His motivations are unclear, but one can infer that Desormes was not happy with his test results, and Desormes allegedly tried to snatch the results from the printer and eat them. Impeding a police investigation can get you an obstruction of justice charge, and Desormes, although creative in his appetite to mitigating the incriminating test results, is no exception.
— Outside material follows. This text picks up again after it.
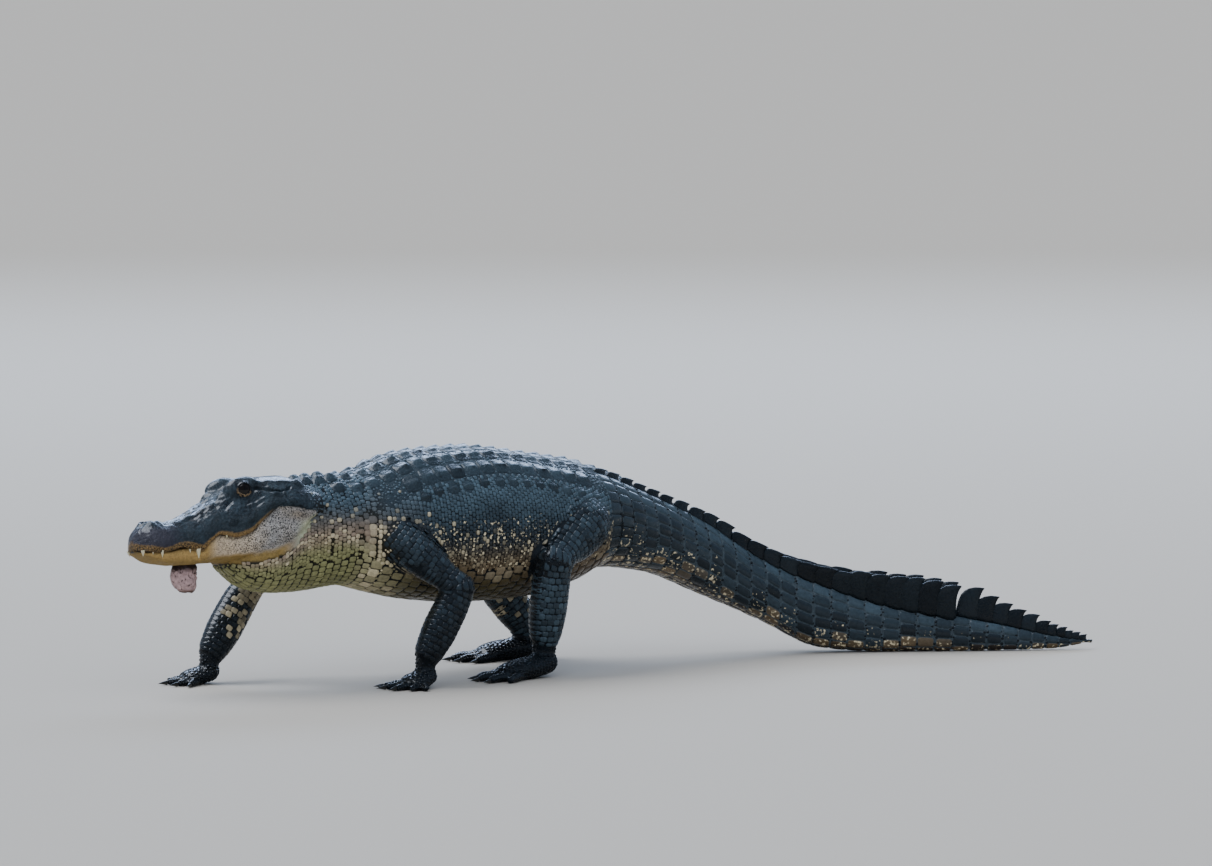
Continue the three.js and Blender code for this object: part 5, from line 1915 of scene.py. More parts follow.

The obstruction charge is a Class A Misdemeanor, punishable by up to a year in Jail.

In addition, Desormes was charged with criminal tampering.In New York, a conviction on this charge  may add another three months to his potential sentence.

An Appetite to Get Away with It!

Believe it or not, Desormes he’s not the only one to try to eat incriminating evidence.  As many poeople may be aware (and perhaps personally aquainted with), one way that those suspected of possessing drugs dispose of the contraband is to eat it.  The success rate may not seem too high, but then again, how would we know who were the ones that had got away with it?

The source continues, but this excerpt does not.